The real killer of IT projects? Decision paralysis.
Modern buying committees can have up to 17 stakeholders, each with their own goals, fears, and calendars. The CFO wants ROI, IT wants stability, operations want usability, and legal wants a nap. The result is predictable: weeks of email loops, “alignment” meetings, and decisions made by whoever gives up last.
By the time the team actually picks a partner, they’ve lost both momentum and confidence. And that’s before the first line of code.
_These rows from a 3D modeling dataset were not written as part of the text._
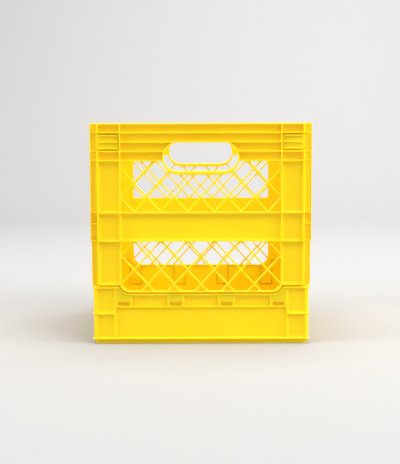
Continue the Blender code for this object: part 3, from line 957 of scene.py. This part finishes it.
def studio_sweep():
    """Floor and wall as one sheet of paper with a wide bend behind the crate."""
    half_width, front, back, top, bend = 9.0, -9.0, 3.2, 4.0, 1.2
    profile = [(front, 0.0)] + arc((back - bend, bend), bend, -90, 0, 24) + [(back, top)]
    mesh = bpy.data.meshes.new("studio_sweep")
    shape = bmesh.new()
    rows = [[shape.verts.new((x, y, z)) for y, z in profile] for x in (-half_width, half_width)]
    for i in range(len(profile) - 1):
        shape.faces.new((rows[0][i], rows[1][i], rows[1][i + 1], rows[0][i + 1]))
    for face in shape.faces:
        face.smooth = True
    shape.to_mesh(mesh)
    shape.free()
    return new_object("studio_sweep", mesh)


def add_camera(scene):
    """A long lens, level with the crate's rim and tipped down a little."""
    distance, tilt, lens, aside, roll = 1.684, 5.5, 87.9, -0.001, 0.15
    data = bpy.data.cameras.new("camera")
    data.lens = lens
    data.sensor_width = 36.0
    data.dof.use_dof = False
    camera = bpy.data.objects.new("camera", data)
    camera.location = (aside, FRONT_LOW.y - distance, FRONT_HIGH.z)
    camera.rotation_euler = (radians(90 - tilt), radians(roll), 0)
    scene.collection.objects.link(camera)
    scene.camera = camera


class CRATE_PT_panel(bpy.types.Panel):
    """Lists the crate's sizes, colours and build steps"""

    bl_label = "Folding Dairy Crate"
    bl_idname = "CRATE_PT_panel"
    bl_space_type = "VIEW_3D"
    bl_region_type = "UI"
    bl_category = CATEGORY

    def draw(self, context):
        layout = self.layout
        for group in (context.scene.crate_sizes, context.scene.crate_colours):
            for key in group.__annotations__:
                layout.prop(group, key)
        for operator in OPERATORS:
            layout.operator(operator.bl_idname)


OPERATORS = (CRATE_OT_tray, CRATE_OT_walls, CRATE_OT_latches, CRATE_OT_stage)
CLASSES = (CrateSizes, CrateColours) + OPERATORS + (CRATE_PT_panel,)


def register():
    for item in CLASSES:
        bpy.utils.register_class(item)
    bpy.types.Scene.crate_sizes = PointerProperty(type=CrateSizes)
    bpy.types.Scene.crate_colours = PointerProperty(type=CrateColours)


def unregister():
    del bpy.types.Scene.crate_sizes
    del bpy.types.Scene.crate_colours
    for item in reversed(CLASSES):
        bpy.utils.unregister_class(item)


def main():
    register()
    bpy.ops.crate.tray()
    bpy.ops.crate.walls()
    bpy.ops.crate.latches()
    bpy.ops.crate.stage()
    bpy.context.view_layer.update()


if __name__ == "__main__":
    main()
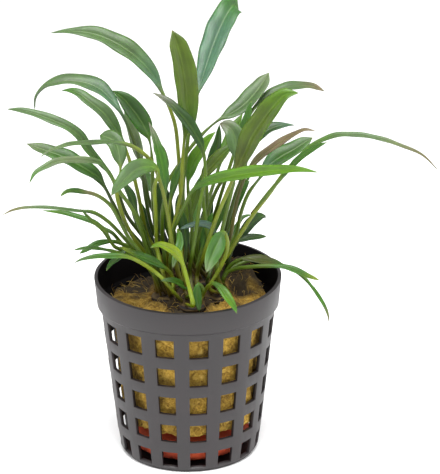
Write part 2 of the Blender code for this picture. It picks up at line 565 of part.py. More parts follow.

At Hightech Kaunas Cluster, we’ve been involved in more than one project that died in a spreadsheet. The tech wasn’t broken, the team was. A manufacturer, for instance, spent eight months debating ERP vendors without agreeing on what “success” looked like. Once Definra got involved, they ran a one-day alignment workshop, mapped measurable outcomes (inventory accuracy, not “transformation”), and made the decision in a week. That ERP went live in three months.
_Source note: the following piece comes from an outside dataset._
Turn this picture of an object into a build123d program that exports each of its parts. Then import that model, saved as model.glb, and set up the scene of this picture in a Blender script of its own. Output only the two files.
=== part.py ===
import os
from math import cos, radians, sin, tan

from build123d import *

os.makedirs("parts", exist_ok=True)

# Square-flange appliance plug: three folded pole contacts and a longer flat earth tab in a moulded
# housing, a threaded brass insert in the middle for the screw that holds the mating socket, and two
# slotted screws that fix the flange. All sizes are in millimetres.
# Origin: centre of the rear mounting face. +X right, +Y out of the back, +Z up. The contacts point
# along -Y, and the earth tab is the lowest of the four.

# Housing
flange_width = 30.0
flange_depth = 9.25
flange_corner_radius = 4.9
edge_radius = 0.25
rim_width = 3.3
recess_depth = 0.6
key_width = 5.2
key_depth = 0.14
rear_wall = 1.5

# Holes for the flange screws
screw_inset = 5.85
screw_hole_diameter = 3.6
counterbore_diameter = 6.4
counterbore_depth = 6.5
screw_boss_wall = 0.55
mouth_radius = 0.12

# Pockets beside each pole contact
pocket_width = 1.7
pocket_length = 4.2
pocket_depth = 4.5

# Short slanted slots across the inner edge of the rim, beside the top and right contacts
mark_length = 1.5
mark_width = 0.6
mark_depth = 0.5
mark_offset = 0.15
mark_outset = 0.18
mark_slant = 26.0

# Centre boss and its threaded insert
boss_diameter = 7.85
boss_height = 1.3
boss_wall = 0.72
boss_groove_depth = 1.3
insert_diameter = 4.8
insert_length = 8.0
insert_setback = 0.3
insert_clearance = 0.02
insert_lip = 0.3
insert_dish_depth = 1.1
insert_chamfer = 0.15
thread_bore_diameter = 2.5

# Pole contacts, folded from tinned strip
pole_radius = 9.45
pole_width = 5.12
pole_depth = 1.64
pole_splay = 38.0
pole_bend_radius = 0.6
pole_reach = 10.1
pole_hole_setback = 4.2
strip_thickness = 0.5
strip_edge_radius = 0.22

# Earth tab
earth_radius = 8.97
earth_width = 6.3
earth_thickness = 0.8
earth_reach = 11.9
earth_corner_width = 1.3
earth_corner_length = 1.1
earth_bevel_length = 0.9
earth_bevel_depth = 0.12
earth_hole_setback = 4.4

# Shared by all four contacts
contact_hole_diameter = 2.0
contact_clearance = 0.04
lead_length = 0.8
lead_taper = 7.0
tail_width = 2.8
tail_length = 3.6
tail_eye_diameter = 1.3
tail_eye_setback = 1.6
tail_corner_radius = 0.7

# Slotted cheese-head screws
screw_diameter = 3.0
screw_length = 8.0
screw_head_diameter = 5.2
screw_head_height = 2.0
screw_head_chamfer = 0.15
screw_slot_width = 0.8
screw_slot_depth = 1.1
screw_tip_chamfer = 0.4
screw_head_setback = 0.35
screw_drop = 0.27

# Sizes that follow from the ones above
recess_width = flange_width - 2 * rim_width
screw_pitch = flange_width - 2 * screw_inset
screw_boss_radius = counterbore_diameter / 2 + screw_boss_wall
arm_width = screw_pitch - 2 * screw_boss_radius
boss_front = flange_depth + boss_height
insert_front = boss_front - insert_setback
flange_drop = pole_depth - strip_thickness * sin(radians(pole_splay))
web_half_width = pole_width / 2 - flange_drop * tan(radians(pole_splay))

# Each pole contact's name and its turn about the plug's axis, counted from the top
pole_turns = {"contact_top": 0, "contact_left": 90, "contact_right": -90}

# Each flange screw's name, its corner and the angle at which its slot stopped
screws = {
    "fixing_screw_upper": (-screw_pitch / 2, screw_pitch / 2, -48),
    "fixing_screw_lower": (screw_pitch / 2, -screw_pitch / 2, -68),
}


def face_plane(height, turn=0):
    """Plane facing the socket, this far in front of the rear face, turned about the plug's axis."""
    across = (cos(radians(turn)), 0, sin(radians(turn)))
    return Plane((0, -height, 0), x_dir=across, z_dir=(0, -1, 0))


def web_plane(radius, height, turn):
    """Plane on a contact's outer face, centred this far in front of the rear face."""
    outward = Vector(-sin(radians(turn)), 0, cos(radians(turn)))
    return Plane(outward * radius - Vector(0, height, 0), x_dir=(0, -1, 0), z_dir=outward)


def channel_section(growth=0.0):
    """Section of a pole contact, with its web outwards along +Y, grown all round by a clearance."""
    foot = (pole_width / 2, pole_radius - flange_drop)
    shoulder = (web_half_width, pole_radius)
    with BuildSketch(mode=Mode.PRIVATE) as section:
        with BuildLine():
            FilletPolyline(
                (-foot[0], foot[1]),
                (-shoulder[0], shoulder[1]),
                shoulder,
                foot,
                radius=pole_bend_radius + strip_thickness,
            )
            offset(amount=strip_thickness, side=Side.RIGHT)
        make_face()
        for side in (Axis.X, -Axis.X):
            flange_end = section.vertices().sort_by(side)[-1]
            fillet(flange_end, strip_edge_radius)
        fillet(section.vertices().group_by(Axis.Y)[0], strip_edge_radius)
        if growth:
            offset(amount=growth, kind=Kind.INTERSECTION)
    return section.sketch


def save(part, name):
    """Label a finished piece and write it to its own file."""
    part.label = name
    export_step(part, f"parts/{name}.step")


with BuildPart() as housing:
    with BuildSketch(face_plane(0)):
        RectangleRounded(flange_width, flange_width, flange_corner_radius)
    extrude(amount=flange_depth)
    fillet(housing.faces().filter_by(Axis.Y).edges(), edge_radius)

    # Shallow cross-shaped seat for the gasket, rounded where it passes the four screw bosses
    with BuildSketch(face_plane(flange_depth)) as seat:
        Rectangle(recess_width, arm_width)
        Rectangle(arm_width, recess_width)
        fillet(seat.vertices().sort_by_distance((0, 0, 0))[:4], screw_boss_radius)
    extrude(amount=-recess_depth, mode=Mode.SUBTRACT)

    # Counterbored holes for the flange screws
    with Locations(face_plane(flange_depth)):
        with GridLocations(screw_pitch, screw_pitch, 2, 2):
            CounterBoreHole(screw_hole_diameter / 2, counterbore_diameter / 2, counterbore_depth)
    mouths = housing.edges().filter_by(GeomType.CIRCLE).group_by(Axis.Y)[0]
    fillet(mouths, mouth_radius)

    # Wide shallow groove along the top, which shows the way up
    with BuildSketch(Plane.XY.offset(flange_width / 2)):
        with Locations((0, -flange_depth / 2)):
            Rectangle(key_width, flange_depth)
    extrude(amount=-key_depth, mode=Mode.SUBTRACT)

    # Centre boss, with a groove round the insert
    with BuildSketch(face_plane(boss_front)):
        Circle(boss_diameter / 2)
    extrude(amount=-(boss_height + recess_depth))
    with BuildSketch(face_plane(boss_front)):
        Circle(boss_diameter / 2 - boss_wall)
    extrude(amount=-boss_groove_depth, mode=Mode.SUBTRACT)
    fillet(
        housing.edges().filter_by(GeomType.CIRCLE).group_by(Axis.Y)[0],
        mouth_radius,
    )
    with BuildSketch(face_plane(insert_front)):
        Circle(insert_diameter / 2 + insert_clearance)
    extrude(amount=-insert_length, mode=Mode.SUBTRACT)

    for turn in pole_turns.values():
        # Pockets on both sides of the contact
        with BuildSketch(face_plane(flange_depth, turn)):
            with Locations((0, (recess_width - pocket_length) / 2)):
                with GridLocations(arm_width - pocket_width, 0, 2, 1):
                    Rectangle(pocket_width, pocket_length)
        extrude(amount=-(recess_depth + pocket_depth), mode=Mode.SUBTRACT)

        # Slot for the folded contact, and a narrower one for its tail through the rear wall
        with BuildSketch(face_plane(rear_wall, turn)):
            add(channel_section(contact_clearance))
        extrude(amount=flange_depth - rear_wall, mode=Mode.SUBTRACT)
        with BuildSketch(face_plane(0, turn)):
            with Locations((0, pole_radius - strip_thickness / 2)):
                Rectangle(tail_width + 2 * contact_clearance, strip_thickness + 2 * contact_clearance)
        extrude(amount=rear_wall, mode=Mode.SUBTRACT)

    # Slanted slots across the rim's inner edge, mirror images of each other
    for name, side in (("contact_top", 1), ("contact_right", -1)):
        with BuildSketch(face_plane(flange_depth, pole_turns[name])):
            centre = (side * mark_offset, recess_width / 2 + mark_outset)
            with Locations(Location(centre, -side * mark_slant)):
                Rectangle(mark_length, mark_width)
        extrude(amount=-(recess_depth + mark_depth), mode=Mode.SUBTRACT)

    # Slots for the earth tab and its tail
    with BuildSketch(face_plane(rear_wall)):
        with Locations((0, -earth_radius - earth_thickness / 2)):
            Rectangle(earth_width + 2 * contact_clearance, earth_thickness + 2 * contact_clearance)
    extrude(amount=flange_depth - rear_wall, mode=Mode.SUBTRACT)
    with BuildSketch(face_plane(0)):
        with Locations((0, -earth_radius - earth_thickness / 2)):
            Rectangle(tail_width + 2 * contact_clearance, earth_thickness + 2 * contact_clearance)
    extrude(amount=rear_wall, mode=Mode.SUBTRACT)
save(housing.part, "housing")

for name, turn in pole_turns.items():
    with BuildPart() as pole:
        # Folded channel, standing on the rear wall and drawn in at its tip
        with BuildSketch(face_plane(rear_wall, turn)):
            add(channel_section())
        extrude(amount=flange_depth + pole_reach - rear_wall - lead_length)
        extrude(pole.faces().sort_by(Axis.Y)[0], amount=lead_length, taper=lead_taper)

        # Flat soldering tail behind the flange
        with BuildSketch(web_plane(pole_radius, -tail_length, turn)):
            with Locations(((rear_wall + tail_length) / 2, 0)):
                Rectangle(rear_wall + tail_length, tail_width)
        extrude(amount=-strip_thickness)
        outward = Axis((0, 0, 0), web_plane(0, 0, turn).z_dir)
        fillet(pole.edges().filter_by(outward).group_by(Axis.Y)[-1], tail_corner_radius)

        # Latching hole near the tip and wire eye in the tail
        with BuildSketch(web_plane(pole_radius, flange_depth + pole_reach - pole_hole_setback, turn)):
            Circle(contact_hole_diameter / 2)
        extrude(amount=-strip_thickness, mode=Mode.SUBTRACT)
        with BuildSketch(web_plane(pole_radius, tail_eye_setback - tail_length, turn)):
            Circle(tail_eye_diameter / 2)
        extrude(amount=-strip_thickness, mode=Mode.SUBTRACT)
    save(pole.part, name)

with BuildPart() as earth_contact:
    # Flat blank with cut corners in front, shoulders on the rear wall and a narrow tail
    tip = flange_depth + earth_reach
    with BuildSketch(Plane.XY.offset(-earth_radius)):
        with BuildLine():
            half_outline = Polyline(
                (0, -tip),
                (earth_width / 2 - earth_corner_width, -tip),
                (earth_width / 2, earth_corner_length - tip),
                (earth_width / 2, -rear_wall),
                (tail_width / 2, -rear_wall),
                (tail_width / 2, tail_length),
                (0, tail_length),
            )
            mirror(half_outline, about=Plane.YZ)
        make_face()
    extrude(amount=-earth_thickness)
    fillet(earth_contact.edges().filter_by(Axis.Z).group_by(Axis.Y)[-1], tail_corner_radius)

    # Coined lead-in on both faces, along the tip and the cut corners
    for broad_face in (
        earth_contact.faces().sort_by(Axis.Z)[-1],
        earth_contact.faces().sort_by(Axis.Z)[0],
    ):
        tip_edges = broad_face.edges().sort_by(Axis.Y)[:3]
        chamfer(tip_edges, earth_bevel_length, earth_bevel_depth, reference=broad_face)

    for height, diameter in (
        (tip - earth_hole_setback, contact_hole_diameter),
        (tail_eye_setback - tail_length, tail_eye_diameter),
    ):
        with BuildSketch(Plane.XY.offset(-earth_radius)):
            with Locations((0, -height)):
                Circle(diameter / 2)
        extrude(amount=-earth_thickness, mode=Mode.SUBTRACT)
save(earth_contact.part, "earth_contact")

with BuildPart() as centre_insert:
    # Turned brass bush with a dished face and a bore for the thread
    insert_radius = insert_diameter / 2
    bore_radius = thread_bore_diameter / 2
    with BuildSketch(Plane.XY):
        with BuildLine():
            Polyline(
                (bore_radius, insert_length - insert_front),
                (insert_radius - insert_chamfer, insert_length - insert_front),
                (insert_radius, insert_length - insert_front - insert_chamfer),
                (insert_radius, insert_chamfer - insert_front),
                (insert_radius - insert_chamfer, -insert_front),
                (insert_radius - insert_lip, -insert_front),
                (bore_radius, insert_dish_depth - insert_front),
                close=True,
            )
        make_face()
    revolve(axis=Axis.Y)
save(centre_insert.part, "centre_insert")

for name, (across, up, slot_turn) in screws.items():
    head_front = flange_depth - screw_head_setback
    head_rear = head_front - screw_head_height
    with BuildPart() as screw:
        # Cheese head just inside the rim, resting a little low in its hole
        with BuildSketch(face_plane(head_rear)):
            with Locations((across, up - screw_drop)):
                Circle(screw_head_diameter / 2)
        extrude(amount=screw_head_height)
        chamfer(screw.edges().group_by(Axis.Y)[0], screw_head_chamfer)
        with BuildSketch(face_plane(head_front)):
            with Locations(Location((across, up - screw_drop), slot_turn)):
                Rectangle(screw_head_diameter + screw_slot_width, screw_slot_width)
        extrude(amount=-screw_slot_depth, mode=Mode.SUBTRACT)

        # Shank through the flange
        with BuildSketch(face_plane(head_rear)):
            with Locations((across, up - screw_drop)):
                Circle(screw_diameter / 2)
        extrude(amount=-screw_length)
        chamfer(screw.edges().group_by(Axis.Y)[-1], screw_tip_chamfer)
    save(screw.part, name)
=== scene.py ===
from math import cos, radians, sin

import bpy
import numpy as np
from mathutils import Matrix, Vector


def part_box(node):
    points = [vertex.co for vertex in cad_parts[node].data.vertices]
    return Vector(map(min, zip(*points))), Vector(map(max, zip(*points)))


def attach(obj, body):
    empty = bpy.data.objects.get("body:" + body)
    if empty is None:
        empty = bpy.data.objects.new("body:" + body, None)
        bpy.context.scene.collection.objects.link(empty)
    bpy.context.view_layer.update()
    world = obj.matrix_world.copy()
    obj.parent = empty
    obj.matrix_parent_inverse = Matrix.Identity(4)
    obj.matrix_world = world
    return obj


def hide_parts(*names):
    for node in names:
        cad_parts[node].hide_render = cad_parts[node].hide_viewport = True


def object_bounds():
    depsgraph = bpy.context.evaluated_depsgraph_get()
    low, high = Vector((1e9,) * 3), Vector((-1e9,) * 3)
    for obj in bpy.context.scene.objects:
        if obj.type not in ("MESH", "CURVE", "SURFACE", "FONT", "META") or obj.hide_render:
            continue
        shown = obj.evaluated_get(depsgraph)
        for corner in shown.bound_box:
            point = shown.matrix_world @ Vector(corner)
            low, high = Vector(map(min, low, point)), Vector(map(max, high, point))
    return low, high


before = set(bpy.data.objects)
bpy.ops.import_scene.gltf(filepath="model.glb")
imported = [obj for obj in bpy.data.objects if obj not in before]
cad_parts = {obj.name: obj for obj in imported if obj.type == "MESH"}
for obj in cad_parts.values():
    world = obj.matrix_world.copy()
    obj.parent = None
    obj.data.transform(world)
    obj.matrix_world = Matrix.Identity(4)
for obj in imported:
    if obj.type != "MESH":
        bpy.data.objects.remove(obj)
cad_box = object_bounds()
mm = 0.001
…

Here’s the unspoken truth:
The longer a decision takes, the less likely it is to be the right one. Not because of bad intent, but because every new voice introduces new uncertainty.
How to break the deadlock:
- Define the problem in business terms. “We need automation” isn’t clear. “We spend 40 hours a week on manual data entry” is.
- Nominate a single owner. Consensus sounds democratic. In practice, it’s a license for endless discussion.
- Get external structure. A neutral tech partner can help frame trade-offs faster than internal debates can resolve them.
Big integrators love complex governance; it keeps the billable hours flowing. Smaller, senior-led teams, like those within the Hightech Kaunas Cluster, prefer clarity. We help clients align, decide, and deliver. No politics, no paralysis.
Projects don’t fail at launch. They fail in meetings.
Fix the alignment, and the code will follow.